# [Your instructions]
Count how many lines hold the string "bodies". Answer with that number and nothing more.

_ _ _

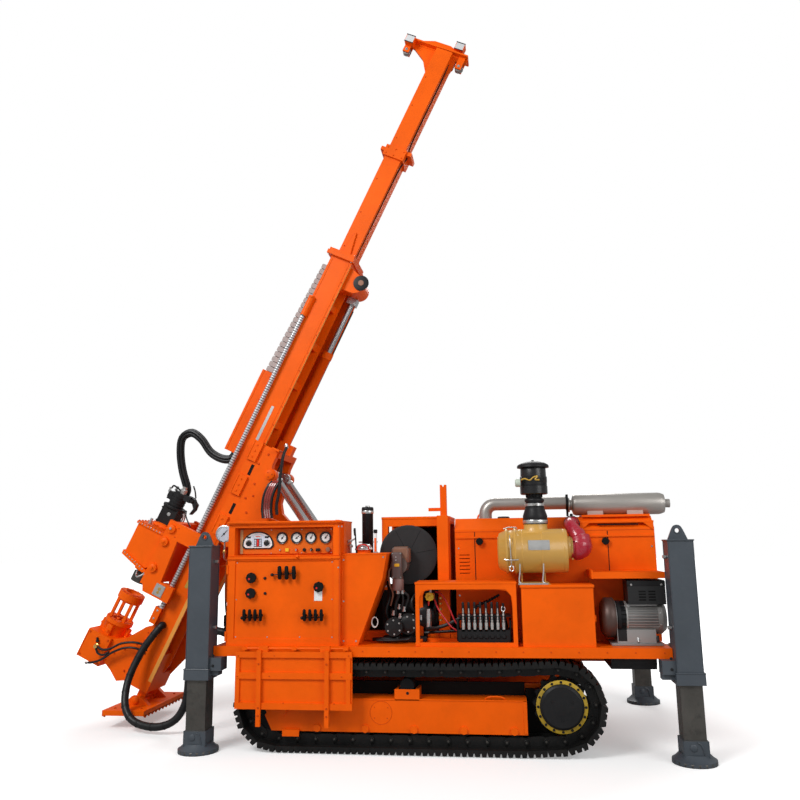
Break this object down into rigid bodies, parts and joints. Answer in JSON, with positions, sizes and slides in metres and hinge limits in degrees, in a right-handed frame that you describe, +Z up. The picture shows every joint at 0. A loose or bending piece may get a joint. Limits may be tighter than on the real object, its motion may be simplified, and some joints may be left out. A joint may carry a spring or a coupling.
{
  "type": "crawler core drilling rig",
  "caption": "Self-propelled core drilling rig on crawler tracks with a tilting, sliding mast, top-drive head, rod clamp, winch, engine housing, control cabinet and corner jacks.",
  "frame": {"origin": "on the ground, at the middle of the bounding box in plan", "axes": "+Z up, +X from the mast's foot towards the engine end, -Y towards the operator's side"},
  "size_m": [5.7021, 2.51, 7.087],
  "materials": {
    "orange_paint": "semi-gloss",
    "slate_paint": "semi-gloss",
    "black_parts": "satin",
    "track_steel": "worn",
    "bright_steel": "polished",
    "tan_paint": "semi-gloss",
    "crimson_rubber": "semi-gloss",
    "grey_casting": "satin"
  },
  "bodies": {
    "chassis": {"accumulator": "black_parts", "air_cleaner": "tan_paint", "control_cabinet": "orange_paint", "deck_frame": "orange_paint", "dial_panel": "grey_casting", "drive_sprocket_left": "black_parts", "drive_sprocket_right": "black_parts", "engine_block": "grey_casting", "engine_hood": "orange_paint", "exhaust_pipe": "bright_steel", "generator": "grey_casting", "hydraulic_tank": "orange_paint", "intake_elbow": "crimson_rubber", "jack_sleeve_front_left": "slate_paint", "jack_sleeve_front_right": "slate_paint", "jack_sleeve_rear_left": "slate_paint", "jack_sleeve_rear_right": "slate_paint", "mast_trestle": "orange_paint", "muffler": "bright_steel", "pre_cleaner": "black_parts", "tool_box": "orange_paint", "track_frame_left": "orange_paint", "track_frame_right": "orange_paint", "track_left": "track_steel", "track_right": "track_steel", "under_tray": "black_parts", "undercarriage_frame": "orange_paint", "valve_bank": "black_parts", "valve_frame": "orange_paint", "winch_frame": "orange_paint", "winch_motor": "grey_casting"},
    "mast_bracket": {"mast_bracket": "orange_paint", "slide_cylinder_barrel": "orange_paint"},
    "mast": {"mast": "orange_paint", "mast_extension": "orange_paint", "slide_cylinder_rod": "bright_steel", "rod_clamp": "orange_paint"},
    "head": {"head_carriage": "orange_paint", "rotary_head": "orange_paint", "head_motor": "black_parts"},
    "spindle": {"spindle": "bright_steel"},
    "crown_sheave_front": {"crown_sheave_front": "grey_casting"},
    "crown_sheave_rear": {"crown_sheave_rear": "grey_casting"},
    "ground_foot": {"ground_foot": "orange_paint"},
    "winch_drum": {"winch_drum": "black_parts"},
    "tilt_barrel_left": {"tilt_barrel_left": "orange_paint"},
    "tilt_rod_left": {"tilt_rod_left": "bright_steel"},
    "tilt_barrel_right": {"tilt_barrel_right": "orange_paint"},
    "tilt_rod_right": {"tilt_rod_right": "bright_steel"},
    "jack_leg_front_left": {"jack_leg_front_left": "black_parts"},
    "jack_leg_front_right": {"jack_leg_front_right": "black_parts"},
    "jack_leg_rear_left": {"jack_leg_rear_left": "black_parts"},
    "jack_leg_rear_right": {"jack_leg_rear_right": "black_parts"},
    "folding_platform": {"folding_platform": "orange_paint"},
    "hood_door_a": {"hood_door_a": "orange_paint"},
    "hood_door_b": {"hood_door_b": "orange_paint"}
  },
  "joints": [
    {"name": "mast_tilt", "type": "hinge", "parent": "chassis", "child": "mast_bracket", "pos_m": [-0.803, 0, 1.761], "axis": [0, 1, 0], "range_deg": [-25.6, 64.4]},
    {"name": "mast_slide", "type": "slide", "parent": "mast_bracket", "child": "mast", "axis": [0.4321, 0, 0.9018], "range_m": [-0.05, 0.75]},
    {"name": "head_feed", "type": "slide", "parent": "mast", "child": "head", "axis": [0.4321, 0, 0.9018], "range_m": [-0.08, 2.9]},
    {"name": "spindle_spin", "type": "hinge", "parent": "head", "child": "spindle", "pos_m": [-2.19273, 0, 1.68392], "axis": [0.4321, 0, 0.9018], "continuous": true},
    {"name": "crown_sheave_front_spin", "type": "hinge", "parent": "mast", "child": "crown_sheave_front", "pos_m": [0.44244, 0, 6.9525], "axis": [0, 1, 0], "continuous": true},
    {"name": "crown_sheave_rear_spin", "type": "hinge", "parent": "mast", "child": "crown_sheave_rear", "pos_m": [1.00157, 0, 6.68461], "axis": [0, 1, 0], "continuous": true},
    {"name": "ground_foot_swivel", "type": "hinge", "parent": "mast", "child": "ground_foot", "pos_m": [-2.24, 0, 0.215], "axis": [0, 1, 0], "range_deg": [-35, 35]},
    {"name": "winch_drum_spin", "type": "hinge", "parent": "chassis", "child": "winch_drum", "pos_m": [0.44, -0.3, 1.555], "axis": [0, 1, 0], "continuous": true},
    {"name": "folding_platform_hinge", "type": "hinge", "parent": "chassis", "child": "folding_platform", "pos_m": [-0.44, -1.125, 0.815], "axis": [-1, 0, 0], "range_deg": [0, 90]},
    {"name": "hood_door_a_hinge", "type": "hinge", "parent": "chassis", "child": "hood_door_a", "pos_m": [1.055, 0.765, 1.34], "axis": [0, 0, 1], "range_deg": [0, 100]},
    {"name": "hood_door_b_hinge", "type": "hinge", "parent": "chassis", "child": "hood_door_b", "pos_m": [2.425, 0.765, 1.34], "axis": [0, 0, -1], "range_deg": [0, 100]},
    {"name": "tilt_barrel_left_swing", "type": "hinge", "parent": "chassis", "child": "tilt_barrel_left", "pos_m": [0.055, -0.19, 0.93], "axis": [0, 1, 0], "range_deg": [-9, 18]},
    {"name": "tilt_rod_left_slide", "type": "slide", "parent": "tilt_barrel_left", "child": "tilt_rod_left", "axis": [-0.5764, 0, 0.8172], "range_m": [-0.41, 0.165]},
    {"name": "tilt_barrel_right_swing", "type": "hinge", "parent": "chassis", "child": "tilt_barrel_right", "pos_m": [0.055, 0.19, 0.93], "axis": [0, 1, 0], "range_deg": [-9, 18]},
    {"name": "tilt_rod_right_slide", "type": "slide", "parent": "tilt_barrel_right", "child": "tilt_rod_right", "axis": [-0.5764, 0, 0.8172], "range_m": [-0.41, 0.165]},
    {"name": "jack_front_left_slide", "type": "slide", "parent": "chassis", "child": "jack_leg_front_left", "axis": [0, 0, 1], "range_m": [0, 0.38]},
    {"name": "jack_front_right_slide", "type": "slide", "parent": "chassis", "child": "jack_leg_front_right", "axis": [0, 0, 1], "range_m": [0, 0.38]},
    {"name": "jack_rear_left_slide", "type": "slide", "parent": "chassis", "child": "jack_leg_rear_left", "axis": [0, 0, 1], "range_m": [0, 0.38]},
    {"name": "jack_rear_right_slide", "type": "slide", "parent": "chassis", "child": "jack_leg_rear_right", "axis": [0, 0, 1], "range_m": [0, 0.38]}
  ],
  "couplings": [
    {"joint": "tilt_barrel_left_swing", "follows": "mast_tilt", "ratio": 0.26},
    {"joint": "tilt_rod_left_slide", "follows": "mast_tilt", "m_per_rad": -0.36},
    {"joint": "tilt_barrel_right_swing", "follows": "mast_tilt", "ratio": 0.26},
    {"joint": "tilt_rod_right_slide", "follows": "mast_tilt", "m_per_rad": -0.36}
  ]
}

_ _ _

# [The result]
2